夏の夜の美ヶ原【長野・上田】
美ヶ原高原美術館を併設する道の駅は、標高2,000㍍と暑い夏から逃れるには最高の場所だ。
上田方向からだと武石村や和田村から延々と登って行くが、1,800ccのボンゴトラックをベースにしたキャンピングカーの馬力には辛い傾斜だ。
エンジンは苦しそうにうなりをあげ、途中ではアクセルを踏み込んでも踏み込んでも走行スピードは精々時速10㌔までしか上がらない。
涼しさを求めて登って行くのだが、結果として車のエンジンも私の頭も熱くなってしまう。
こんな苦しい道の時には目的地に到着したからといって、すぐにエンジンを停止することはできない。
オーバーヒート気味に走っているので、吸い込み過ぎで再始動の時にエンジンがかからなくなる経験をしている。
しばらくそのままエンジンを回して、自然にオーバーヒートが改善するのを待つのが無難だ。
この道の駅に併設された美術館、1981年に箱根彫刻の森美術館の姉妹館として創設された。
そろそろ40年だから、私が30歳ぐらいの時ということになる。
妻と信州の旅を始めたのが娘が中学生になったあたりなので時代は重なる。そのころには美術館が既にあって、何度か訪れている。道の駅となったのはそれより後年の事だろう。
美術館まで陸橋を渡って歩いくと、350点の彫刻が待ち受けているが、一部は駐車場からも望める。
広大な敷地の駐車場は800台を収容。だがあまり遠くに停めるとトイレまで歩くのが辛い。
トイレまで50㍍ぐらいで、谷から風が吹き上げてくるような位置がベスト。
窓は当然のように網戸で、吹き込む風が心地よい。しかし残念だが夜はセキュリティのためにドアを閉める。

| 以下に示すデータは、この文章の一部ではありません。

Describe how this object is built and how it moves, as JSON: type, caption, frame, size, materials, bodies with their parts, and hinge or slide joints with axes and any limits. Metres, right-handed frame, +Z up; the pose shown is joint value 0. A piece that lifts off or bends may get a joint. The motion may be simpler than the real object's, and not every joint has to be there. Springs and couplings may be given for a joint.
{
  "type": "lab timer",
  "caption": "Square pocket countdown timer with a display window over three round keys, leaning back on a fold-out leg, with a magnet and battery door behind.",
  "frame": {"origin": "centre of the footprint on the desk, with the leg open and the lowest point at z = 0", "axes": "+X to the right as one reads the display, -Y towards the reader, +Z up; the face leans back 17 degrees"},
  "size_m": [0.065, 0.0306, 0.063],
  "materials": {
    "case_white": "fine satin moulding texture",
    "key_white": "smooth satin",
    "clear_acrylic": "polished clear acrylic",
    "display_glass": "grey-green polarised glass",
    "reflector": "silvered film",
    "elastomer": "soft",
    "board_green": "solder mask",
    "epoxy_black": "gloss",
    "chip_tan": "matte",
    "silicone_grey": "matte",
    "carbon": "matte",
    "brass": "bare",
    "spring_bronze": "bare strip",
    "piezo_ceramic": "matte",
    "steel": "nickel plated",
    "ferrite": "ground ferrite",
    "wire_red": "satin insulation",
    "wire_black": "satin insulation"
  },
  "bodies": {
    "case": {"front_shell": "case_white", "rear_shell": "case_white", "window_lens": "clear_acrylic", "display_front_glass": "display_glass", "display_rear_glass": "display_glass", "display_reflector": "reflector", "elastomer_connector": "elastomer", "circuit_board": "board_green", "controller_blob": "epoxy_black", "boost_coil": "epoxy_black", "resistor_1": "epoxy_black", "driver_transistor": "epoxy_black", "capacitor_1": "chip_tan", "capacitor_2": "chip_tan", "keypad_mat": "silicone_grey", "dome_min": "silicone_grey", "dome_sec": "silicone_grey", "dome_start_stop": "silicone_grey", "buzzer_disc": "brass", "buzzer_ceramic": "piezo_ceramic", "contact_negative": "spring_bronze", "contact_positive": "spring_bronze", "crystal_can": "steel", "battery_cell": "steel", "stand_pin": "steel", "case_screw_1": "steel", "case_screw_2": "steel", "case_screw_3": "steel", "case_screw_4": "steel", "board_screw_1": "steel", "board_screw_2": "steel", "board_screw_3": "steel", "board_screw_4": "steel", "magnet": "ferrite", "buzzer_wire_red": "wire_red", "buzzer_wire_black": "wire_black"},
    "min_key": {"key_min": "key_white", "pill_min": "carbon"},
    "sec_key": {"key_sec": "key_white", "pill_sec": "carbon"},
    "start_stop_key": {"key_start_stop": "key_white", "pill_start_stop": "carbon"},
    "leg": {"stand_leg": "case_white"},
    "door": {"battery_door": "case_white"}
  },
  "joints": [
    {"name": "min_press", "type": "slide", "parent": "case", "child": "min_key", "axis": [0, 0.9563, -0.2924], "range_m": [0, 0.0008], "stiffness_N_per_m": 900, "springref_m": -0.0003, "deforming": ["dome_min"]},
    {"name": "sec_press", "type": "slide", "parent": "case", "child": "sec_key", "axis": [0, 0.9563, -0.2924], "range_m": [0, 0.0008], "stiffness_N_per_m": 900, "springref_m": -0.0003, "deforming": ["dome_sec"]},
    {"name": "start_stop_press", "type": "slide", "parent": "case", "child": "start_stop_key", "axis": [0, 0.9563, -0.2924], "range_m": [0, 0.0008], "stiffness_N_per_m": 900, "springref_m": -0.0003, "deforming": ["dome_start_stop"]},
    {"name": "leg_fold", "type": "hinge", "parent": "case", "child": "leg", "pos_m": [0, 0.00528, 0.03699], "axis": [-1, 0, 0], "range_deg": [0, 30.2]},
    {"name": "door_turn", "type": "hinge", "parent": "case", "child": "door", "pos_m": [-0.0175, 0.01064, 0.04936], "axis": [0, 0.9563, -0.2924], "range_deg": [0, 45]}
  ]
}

夏と言えど2,000㍍の標高は季節が変わるほどで、夜は厚い上掛けをかけないと、寒くて眠れない。
息子を連れて駐車場内を散歩。800台のキャパでも、泊まっているのはせいぜい20台。
駐車場所はより取り見取りだ。なるべく息子のライバルがいないスペースに。
小型犬だが縄張り意識は一丁前で、自分の縄張りの見張りに余念がない。
近くに侵入者があると大騒ぎ、結局近くに停めた方の迷惑になるので我が家の場所選びはそのことが基本。
駐車場の周りには高山植物が綺麗な花を咲かせている。夏になるとハクサンフウロが淡いピンクの花を付ける。こんなに標高が高くて、とても夏と思えないような美ヶ原。
フウロは・・・ここにも夏が来たんだよ・・・と教えてくれているのだろう。
食料を数日分用意して、夏には何日もここで過ごしたいと思う。
こんな場所は他にもある。日光の戦場ヶ原や高ボッチ山。夏になったら泊まりながら移動する旅も良い。